Bray slipped his pack off, unzipped the top, and pulled out a handful of old paperbacks wrapped in plastic. I had no idea where he might have gotten them.
Moses glanced at the covers. “Uh huh… uh huh… Yeah, Moby Dick, old Moses has read that one… Okay, The Stars My Destiny, overblown title but a great yarn anyway… Here! I definitely have not read this one!”
The book was called Venus Confidential, and seemed to be some sort of guide to all the sinful things you could get up to on the towers of Venus if only you had a way to get there. The cover showed a picture of a half-naked woman, posing somewhat like the Venus de Milo, standing in the window of a Venusian living tower. “Material for a thousand sermons! Okay, I’ll take you. Follow me in your boat. I’ll get my own.”
He took the book, and I turned to Bray with a quizzical expression. “What are you doing with all those books?”
“What, I can’t enjoy reading?” He smiled, then dropped the rest of the books back into the backpack. “There are readers everywhere, Tycho. Books are good for barter, especially in out of the way places where they’re hard to come by.”

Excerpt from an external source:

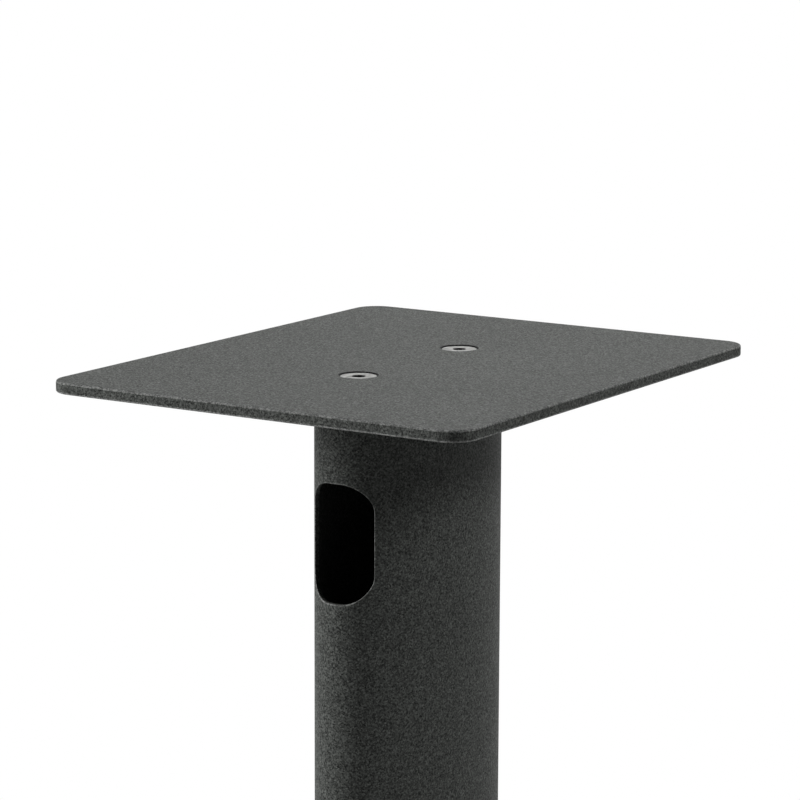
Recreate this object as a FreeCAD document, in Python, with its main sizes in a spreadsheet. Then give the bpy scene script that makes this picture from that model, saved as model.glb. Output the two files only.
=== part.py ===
import FreeCAD
import Part
import math
import os

import Sketcher

# Loudspeaker stand in steel: a flat top plate on an elliptical column, a heavier base
# plate and four levelling feet that screw through the base.  Speaker leads enter the
# column by an upper slot and leave by a lower one.
#
# Frame: millimetres, +Z up, the floor is z = 0 under fully raised feet, and the
# column's axis is x = y = 0.  +Y is towards the listener, and both cable slots are at
# -Y, in the narrow rear end of the ellipse.  Left is -X and right is +X.

NEARLY_ZERO = 0.01
HALF_TURN = 180.0
FULL_TURN = 360.0

# alias: (value in millimetres or degrees, what it measures)
DIMENSIONS = {
    "overall_height": (620, "floor to the top face of the top plate"),
    "top_length": (250, "top plate, front to back"),
    "top_width": (204, "top plate, side to side"),
    "top_thickness": (5, "top plate sheet"),
    "top_corner": (12, "top plate corner radius"),
    "base_length": (300, "base plate, front to back"),
    "base_width": (250, "base plate, side to side"),
    "base_thickness": (8, "base plate sheet"),
    "base_corner": (15, "base plate corner radius"),
    "base_level": (24, "floor to the underside of the base plate"),
    "plate_edge": (0.7, "chamfer along every plate edge"),
    "column_length": (120, "column ellipse, front to back"),
    "column_width": (60, "column ellipse, side to side"),
    "end_radius": (16.7, "column's arcs at its narrow ends"),
    "shoulder_radius": (46.3, "column's arcs between its ends and sides"),
    "side_radius": (111.4, "column's arcs along its flat sides"),
    "column_wall": (2, "column tube wall"),
    "slot_width": (30, "cable slot, side to side"),
    "slot_height": (52, "cable slot, up and down"),
    "slot_corner": (12.5, "cable slot corner radius"),
    "slot_inset": (39, "tube end to the nearer end of its slot"),
    "insert_thickness": (10, "tapped plate welded into each end of the tube"),
    "screw_spacing": (82, "between the two screws at each end of the column"),
    "thread_radius": (3.95, "outside of the male threads"),
    "tapped_radius": (4, "wall of the tapped holes"),
    "clearance_diameter": (9, "screw holes through the plates"),
    "countersink_diameter": (17, "mouth of the screw countersinks"),
    "countersink_angle": (90, "included angle of the countersinks"),
    "head_radius": (8, "countersunk screw head"),
    "head_inset": (0.5, "screw head below the face it is sunk in"),
    "head_key": (5, "hex socket in the screw heads, across flats"),
    "head_key_depth": (3, "hex socket in the screw heads"),
    "top_screw_length": (16, "screw through the top plate"),
    "base_screw_length": (20, "screw through the base plate"),
    "foot_spacing_length": (240, "between foot centres, front to back"),
    "foot_spacing_width": (190, "between foot centres, side to side"),
    "pad_radius": (17, "rubber pad under a foot"),
    "pad_thickness": (3, "rubber pad under a foot"),
    "glide_radius": (20, "nylon glide"),
    "glide_underside": (2, "floor to the glide's rim"),
    "glide_shoulder": (5.5, "floor to the top of the glide's upright rim"),
    "glide_neck_radius": (12, "top of the glide"),
    "glide_top": (12, "floor to the top of the glide"),
    "glide_pad_gap": (0.2, "round the pad in the glide's recess"),
    "seat_level": (6, "floor to the seat inside the glide"),
    "lip_level": (9, "floor to the lip that holds the stud's flange"),
    "flange_radius": (8, "flange of the stud inside the glide"),
    "flange_top": (8.95, "floor to the top of that flange"),
    "neck_radius": (6.2, "stud between its flange and its collar"),
    "swivel_gap": (0.05, "running clearance of the stud in the glide"),
    "collar_level": (12.6, "floor to the hexagonal collar"),
    "collar_height": (4.6, "hexagonal collar"),
    "hex_flats": (13, "lock nut and collar, across flats"),
    "nut_height": (6.5, "lock nut"),
    "stud_top": (31.5, "floor to the top of the stud"),
    "stud_key": (4, "hex socket in the top of the stud, across flats"),
    "stud_key_depth": (5, "hex socket in the top of the stud"),
}

FEET = {
    "front_left": (-1, 1),
    "front_right": (1, 1),
    "rear_left": (-1, -1),
    "rear_right": (1, -1),
}
SCREW_ENDS = {"front": 1, "rear": -1}


def fill_sheet(document):
    """Write every driving dimension into the sheet, one row each."""
    sheet = document.addObject("Spreadsheet::Sheet", "Dimensions")
    for row, (alias, (value, meaning)) in enumerate(DIMENSIONS.items(), start=1):
        sheet.set(f"A{row}", alias)
        sheet.set(f"B{row}", str(value))
        sheet.set(f"C{row}", meaning)
        sheet.setAlias(f"B{row}", alias)
    document.recompute()
    return sheet


def with_sheet(formula):
    """Turn bare aliases in a formula into references to the sheet's cells."""
    words = []
    word = ""
    for letter in formula + " ":
        if letter.isalnum() or letter in "_.":
            word += letter
            continue
        words.append(f"Dimensions.{word}" if word in DIMENSIONS else word)
        words.append(letter)
        word = ""
    return "".join(words).strip()


def number(owner, formula):
    """The present value of a formula."""
    result = owner.evalExpression(with_sheet(formula))
    return float(getattr(result, "Value", result))


def new_body(document, name):
    """An empty body whose label names its file."""
    body = document.addObject("PartDesign::Body", name)
    body.Label = name
    return body


def set_position(body, across="0", along="0", up="0"):
    """Place a body by formulas for X, Y and Z."""
    body.setExpression("Placement.Base.x", with_sheet(across))
    body.setExpression("Placement.Base.y", with_sheet(along))
    body.setExpression("Placement.Base.z", with_sheet(up))


def origin_plane(body, role):
    """One of the body's own origin planes."""
    return next(item for item in body.Origin.OriginFeatures if item.Role == role)


def new_sketch(body, name, role, offset=None):
    """A sketch on an origin plane, moved along the plane's normal by a formula."""
    sketch = body.newObject("Sketcher::SketchObject", f"{body.Name}_{name}")
    sketch.AttachmentSupport = [(origin_plane(body, role), "")]
    sketch.MapMode = "FlatFace"
    if offset:
        sketch.setExpression("AttachmentOffset.Base.z", with_sheet(offset))
    return sketch


def bind(sketch, constraint, formula):
    """Add a dimensional constraint and tie its value to a formula."""
    index = sketch.addConstraint(constraint)
    name = f"size_{index}"
    sketch.renameConstraint(index, name)
    sketch.setExpression(f"Constraints.{name}", with_sheet(formula))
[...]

Moses puttered out, and we followed him in our stolen boat. He took us straight down Washington, a street that had once been a glamorous shopping district. We passed shoe stores and handbag stores, dress shops and jewelry shops. The street started rising, and the waters became shallower. We pulled the boats up on dry land where Washington St. met Bonham Blvd.
“The Jungle’s up here, everything between Bonham and the start of the Waste. That’s where I saw the android wandering around looking at the stars one night. I tried to preach him some hellfire, but he told me had left his soul behind. Damned if I know what he meant by that.”
I didn’t like the sound of that. “What’s the Waste?”
“You know, the spot where the Disaster happened. You’ll know it if you see it; it’s all flattened out and nothing grows there. D
on’t even set foot in it; there’s evil in the air over there. Now come on, let’s go. I’ll show you where I saw the android.”
He started walking, and from the look of the buildings I soon realized that we were walking through what was once the college district. For whatever reason, this neighborhood was more overgrown than all the others. We crawled through clinging vines and pushed through undergrowth, steering our way through what had originally been cobblestoned streets and the shells of broken buildings with marble columns. Every step was a struggle, and I realized why people didn’t usually come here. It wasn’t worth the effort.
As we passed between a gap in a shattered brick wall, something huge and brown suddenly jumped up from the floor. I saw that it was a Grizzly bear, but only just in time. It took one look at us, decided it didn’t like the look of things, and ambled off. Moses stared at it as it crashed away, breaking branches and dragging leaves behind it.
“That’s it for me. I’m going back to my boat.” He looked up at the sky, imploring an angry yet not unreasonable God. “Don’t send any more signs, Lord! Old Moses can take a hint.”
“What is this crap?” Bray snarled. “We gave you your book!”
“A book is one thing. A bear is another.”
Bray didn’t have an answer to this flawless piece of logic, so all he could do was glare at Moses till the street preacher was gone. As the man’s back disappeared from view behind a building, Bray threw his hands up in frustration. “Okay. So, now what?”
Andrea pointed straight ahead. “He’s in there somewhere.”
“Somewhere in the Jungle. That’s what they call it. The most overgrown section of the whole damn city. We’ll never find him!”
Andrea rolled her eyes. “You know, for a big guy—”
“Don’t say it, chief! You promised not to say it!”
“If you don’t do it, I won’t say it.” She smiled sweetly. “Now, come on. We’re making a lot of noise, so my guess is he’ll hear us coming.”